The 92nd Street Y, New York (92NY), will present the Dublin Guitar Quartet on the David Geffen Stage at Kaufmann Concert Hall on Sunday, February 22, 2026, at 2pm, marking a significant New York appearance for one of Europe’s most distinctive contemporary classical ensembles. Tickets for the afternoon concert start at $45.
The engagement highlights the continued appetite among major cultural institutions for specialist groups capable of broadening the commercial and artistic scope of classical music programming. For presenters such as 92NY, whose Kaufmann Concert Hall has long balanced tradition with innovation, the Dublin Guitar Quartet represents a model of how niche ensembles can attract international touring opportunities while maintaining a clear artistic identity.
The quartet occupies a singular position within the global classical music sector as the only classical guitar quartet dedicated entirely to contemporary music. Its work focuses on expanding a traditionally limited repertoire by adapting and commissioning works that sit outside conventional guitar literature. Over the past decade and a half, this strategy has allowed the group to build a recognisable brand within the contemporary music market, particularly in North America.
The New York programme reflects that focus. Central to the concert is music by Philip Glass, including an arrangement of his String Quartet No. 2, “Company”, reimagined for four guitars, alongside selected Piano Études. The programme concludes with the quartet’s adaptation of Igor Stravinsky’s The Rite of Spring, based on the composer’s own piano version. The arrangement has become a defining work for the ensemble, offering audiences a new perspective on a canonical 20th-century score.
The full programme includes Nikita Koshkin’s Changing the Guard, Rachel Grimes’ Book of Leaves (trans. B. Bolger), Wojciech Kilar’s Orawa (trans. B. Bolger), selected Piano Études by Philip Glass (Nos. 2, 9, 16 and 20, trans. B. Bolger), Glass’s String Quartet No. 2, “Company” (trans. B. Bolger), and Stravinsky’s The Rite of Spring (trans. B. Bolger).
Formed at the Dublin Conservatory of Music and Drama, the ensemble has steadily positioned itself at the intersection of performance and repertoire development. Described as a “quartet with a difference” by The Irish Times, the group has focused on long-term sustainability through commissions, partnerships and recordings rather than reliance on standard touring circuits alone.
A key element of the quartet’s sound is its use of extended-range instruments, including eight- and eleven-string guitars. This technical approach has enabled arrangements of works by composers such as Philip Glass, Steve Reich, Arvo Pärt and György Ligeti, broadening the sonic range associated with classical guitar performance. That work has translated into tangible commercial outputs, including an album release on Glass’s Orange Mountain Music label and a 55-minute commissioned work by composer Michael Gordon.

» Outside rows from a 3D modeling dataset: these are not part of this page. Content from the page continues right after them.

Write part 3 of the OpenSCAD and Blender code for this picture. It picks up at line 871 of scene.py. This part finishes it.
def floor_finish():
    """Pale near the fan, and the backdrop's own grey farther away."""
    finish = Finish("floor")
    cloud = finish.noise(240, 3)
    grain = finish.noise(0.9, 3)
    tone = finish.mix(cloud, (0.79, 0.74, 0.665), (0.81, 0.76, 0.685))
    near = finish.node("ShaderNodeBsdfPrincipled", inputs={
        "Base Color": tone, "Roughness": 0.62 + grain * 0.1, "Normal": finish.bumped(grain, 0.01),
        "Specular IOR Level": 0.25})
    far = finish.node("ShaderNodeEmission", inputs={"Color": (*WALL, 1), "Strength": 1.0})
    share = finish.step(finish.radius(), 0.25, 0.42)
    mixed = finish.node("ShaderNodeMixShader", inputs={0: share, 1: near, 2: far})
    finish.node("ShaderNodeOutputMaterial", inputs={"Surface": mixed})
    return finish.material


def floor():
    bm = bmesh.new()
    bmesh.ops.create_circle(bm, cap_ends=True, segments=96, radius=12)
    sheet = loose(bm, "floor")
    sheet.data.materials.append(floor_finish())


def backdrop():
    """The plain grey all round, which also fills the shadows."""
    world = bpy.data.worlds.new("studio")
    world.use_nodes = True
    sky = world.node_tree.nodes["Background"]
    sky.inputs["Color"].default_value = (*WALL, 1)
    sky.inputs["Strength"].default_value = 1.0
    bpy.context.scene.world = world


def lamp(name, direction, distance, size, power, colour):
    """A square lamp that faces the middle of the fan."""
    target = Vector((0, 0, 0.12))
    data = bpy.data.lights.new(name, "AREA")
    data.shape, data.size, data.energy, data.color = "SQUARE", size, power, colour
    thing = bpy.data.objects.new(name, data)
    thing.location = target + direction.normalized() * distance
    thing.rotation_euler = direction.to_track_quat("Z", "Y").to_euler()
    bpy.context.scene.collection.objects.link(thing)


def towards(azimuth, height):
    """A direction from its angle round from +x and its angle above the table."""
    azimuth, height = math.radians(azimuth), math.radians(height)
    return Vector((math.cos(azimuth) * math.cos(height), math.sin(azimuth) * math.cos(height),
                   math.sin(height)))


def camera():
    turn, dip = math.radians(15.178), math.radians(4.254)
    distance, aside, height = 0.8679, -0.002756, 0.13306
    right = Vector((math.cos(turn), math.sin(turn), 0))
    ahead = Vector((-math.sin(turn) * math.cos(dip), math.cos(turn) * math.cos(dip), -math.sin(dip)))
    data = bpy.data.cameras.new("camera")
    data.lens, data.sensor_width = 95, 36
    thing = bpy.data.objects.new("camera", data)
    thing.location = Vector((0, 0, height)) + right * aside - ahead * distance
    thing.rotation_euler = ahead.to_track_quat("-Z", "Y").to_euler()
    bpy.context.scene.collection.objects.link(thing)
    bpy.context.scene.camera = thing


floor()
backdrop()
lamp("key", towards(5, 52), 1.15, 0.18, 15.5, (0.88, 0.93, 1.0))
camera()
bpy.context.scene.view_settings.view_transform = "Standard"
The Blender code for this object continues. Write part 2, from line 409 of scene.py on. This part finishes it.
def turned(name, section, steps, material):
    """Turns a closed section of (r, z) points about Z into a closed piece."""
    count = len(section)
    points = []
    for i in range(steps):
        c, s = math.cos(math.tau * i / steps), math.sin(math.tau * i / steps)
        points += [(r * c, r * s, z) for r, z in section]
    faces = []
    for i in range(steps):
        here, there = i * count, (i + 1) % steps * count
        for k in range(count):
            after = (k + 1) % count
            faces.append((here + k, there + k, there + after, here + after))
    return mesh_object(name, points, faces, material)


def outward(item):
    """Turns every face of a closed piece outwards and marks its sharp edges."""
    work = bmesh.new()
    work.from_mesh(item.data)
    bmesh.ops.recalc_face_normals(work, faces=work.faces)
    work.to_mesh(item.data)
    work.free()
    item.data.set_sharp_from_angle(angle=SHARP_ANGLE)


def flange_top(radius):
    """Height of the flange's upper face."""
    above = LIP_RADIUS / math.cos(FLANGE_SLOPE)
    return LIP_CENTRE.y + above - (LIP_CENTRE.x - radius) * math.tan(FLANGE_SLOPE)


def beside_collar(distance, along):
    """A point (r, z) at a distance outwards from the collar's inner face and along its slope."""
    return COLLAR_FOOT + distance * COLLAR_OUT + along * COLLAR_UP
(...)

The ensemble’s collaborative profile has also strengthened its international standing. In 2015, it performed alongside the Grammy Award-winning LA Guitar Quartet, Conspirare and the Texas Guitar Quartet in the premiere of Nico Muhly’s How Little You Are, written for three guitar quartets and choir. A reduced version of the work was later taken on a 2019 US tour in collaboration with the vocal ensemble Roomful of Teeth, further consolidating the group’s presence in the American market.

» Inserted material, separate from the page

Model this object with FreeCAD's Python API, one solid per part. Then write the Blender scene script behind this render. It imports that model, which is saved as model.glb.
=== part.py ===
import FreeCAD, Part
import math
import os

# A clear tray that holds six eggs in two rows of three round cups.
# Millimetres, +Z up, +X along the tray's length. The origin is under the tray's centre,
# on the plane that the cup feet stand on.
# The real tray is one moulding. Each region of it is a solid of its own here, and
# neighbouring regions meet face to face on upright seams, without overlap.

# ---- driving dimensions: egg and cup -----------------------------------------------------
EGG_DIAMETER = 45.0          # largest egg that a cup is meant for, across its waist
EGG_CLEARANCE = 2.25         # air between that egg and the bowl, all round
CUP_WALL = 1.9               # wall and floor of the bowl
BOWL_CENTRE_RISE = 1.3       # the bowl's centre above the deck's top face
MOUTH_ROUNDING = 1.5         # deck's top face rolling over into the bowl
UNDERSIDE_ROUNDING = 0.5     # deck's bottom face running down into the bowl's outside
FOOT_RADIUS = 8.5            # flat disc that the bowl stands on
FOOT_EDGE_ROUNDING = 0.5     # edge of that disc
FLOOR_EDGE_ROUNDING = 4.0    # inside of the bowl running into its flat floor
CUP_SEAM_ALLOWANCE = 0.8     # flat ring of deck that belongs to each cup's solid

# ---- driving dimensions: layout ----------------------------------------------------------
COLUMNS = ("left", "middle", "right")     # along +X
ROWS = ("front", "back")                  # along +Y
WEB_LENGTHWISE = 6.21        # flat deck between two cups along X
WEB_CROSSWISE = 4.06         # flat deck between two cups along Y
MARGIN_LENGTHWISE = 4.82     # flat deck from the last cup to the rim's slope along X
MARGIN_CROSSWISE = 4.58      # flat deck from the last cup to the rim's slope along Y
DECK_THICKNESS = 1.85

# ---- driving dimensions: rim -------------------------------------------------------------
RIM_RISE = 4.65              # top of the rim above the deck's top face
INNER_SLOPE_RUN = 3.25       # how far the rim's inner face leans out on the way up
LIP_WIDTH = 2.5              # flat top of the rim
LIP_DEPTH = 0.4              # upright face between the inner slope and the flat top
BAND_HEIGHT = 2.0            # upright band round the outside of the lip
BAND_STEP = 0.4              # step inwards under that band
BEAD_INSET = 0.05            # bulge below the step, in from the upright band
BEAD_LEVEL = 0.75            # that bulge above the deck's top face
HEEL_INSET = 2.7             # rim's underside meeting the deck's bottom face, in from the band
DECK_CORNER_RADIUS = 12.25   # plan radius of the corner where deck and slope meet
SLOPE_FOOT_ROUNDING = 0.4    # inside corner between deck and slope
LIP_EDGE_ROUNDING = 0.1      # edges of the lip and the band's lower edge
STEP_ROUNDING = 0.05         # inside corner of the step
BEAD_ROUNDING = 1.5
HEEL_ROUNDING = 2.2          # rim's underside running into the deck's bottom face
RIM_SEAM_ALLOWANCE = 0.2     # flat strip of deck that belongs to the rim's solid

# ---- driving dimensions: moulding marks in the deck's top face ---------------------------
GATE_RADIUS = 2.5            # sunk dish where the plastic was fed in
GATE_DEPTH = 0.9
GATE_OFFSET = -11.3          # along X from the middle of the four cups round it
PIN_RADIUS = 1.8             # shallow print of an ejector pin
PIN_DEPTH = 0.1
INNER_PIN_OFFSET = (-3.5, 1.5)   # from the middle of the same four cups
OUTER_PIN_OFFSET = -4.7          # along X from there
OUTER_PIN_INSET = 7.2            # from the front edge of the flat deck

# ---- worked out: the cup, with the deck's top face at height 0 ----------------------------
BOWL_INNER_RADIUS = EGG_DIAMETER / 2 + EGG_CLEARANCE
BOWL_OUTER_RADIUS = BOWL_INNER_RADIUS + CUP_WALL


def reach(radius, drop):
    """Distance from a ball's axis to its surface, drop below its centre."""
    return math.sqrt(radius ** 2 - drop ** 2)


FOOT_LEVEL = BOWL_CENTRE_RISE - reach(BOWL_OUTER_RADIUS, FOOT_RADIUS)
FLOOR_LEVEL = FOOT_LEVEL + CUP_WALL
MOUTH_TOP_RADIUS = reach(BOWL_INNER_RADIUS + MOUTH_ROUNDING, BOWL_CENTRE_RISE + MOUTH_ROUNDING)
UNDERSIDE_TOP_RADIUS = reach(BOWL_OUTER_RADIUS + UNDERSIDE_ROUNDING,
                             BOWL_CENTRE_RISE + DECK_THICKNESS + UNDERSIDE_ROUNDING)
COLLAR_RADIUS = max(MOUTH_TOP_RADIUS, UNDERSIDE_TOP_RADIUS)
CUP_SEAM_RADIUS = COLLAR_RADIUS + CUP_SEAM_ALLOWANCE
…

Past projects include a 2010 performance of Sofia Gubaidulina’s Repentance for cello, guitars and double bass with Russian cellist Ivan Monighetti at St Peter’s Church in Drogheda, Ireland. A recording of the work was released on the LCMS label in 2012. Earlier collaborations with Philip Glass, including a 2008 performance at St Patrick’s Cathedral in Dundalk, contributed to recordings that reached No. 8 on the US iTunes classical charts in 2014.

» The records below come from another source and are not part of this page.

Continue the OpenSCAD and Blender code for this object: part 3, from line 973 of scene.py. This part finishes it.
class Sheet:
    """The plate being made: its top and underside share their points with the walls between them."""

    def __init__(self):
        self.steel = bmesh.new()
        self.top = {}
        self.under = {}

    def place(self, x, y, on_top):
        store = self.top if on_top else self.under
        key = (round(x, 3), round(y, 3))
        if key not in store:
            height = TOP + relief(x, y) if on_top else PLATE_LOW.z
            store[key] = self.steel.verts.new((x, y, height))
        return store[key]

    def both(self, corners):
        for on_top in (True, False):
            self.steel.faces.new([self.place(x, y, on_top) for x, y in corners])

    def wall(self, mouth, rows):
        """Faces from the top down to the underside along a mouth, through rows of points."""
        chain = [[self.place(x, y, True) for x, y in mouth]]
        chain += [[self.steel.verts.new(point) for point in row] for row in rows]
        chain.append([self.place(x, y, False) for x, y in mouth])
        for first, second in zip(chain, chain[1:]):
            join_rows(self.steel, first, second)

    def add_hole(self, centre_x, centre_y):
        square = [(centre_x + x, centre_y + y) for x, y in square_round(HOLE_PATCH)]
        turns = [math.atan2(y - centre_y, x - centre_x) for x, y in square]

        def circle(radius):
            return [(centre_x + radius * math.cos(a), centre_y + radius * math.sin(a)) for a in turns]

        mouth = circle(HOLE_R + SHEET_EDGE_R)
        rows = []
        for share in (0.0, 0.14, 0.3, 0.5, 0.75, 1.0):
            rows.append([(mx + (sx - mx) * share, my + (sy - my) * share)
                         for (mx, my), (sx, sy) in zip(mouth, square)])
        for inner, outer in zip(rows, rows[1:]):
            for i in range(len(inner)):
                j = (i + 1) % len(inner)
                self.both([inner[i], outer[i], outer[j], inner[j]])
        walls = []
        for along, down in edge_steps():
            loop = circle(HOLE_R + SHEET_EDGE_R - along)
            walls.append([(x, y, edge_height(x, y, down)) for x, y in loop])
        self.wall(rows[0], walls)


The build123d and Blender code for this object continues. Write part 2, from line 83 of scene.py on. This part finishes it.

Touring has remained central to the quartet’s growth strategy. Highlights include nine tours of North America, performances at Wigmore Hall and the Huddersfield Contemporary Music Festival, and appearances at institutions such as Yale University, Lincoln Center and Symphony Space. The group was also a jury-selected ensemble at Classical Next in Rotterdam in 2019, underlining its profile within the international classical music industry.
More recently, the quartet has explored the electric dimension of its repertoire, notably through Michael Gordon’s Amplified, which premiered in 2015 at a David Lang/Bang on a Can-curated festival at Dublin’s National Concert Hall, with the US premiere following during a residency at the Brooklyn Academy of Music.
For presenters and audiences alike, the forthcoming 92NY concert offers both a high-profile performance and a case study in how contemporary classical ensembles can sustain international relevance through innovation, collaboration and careful repertoire development.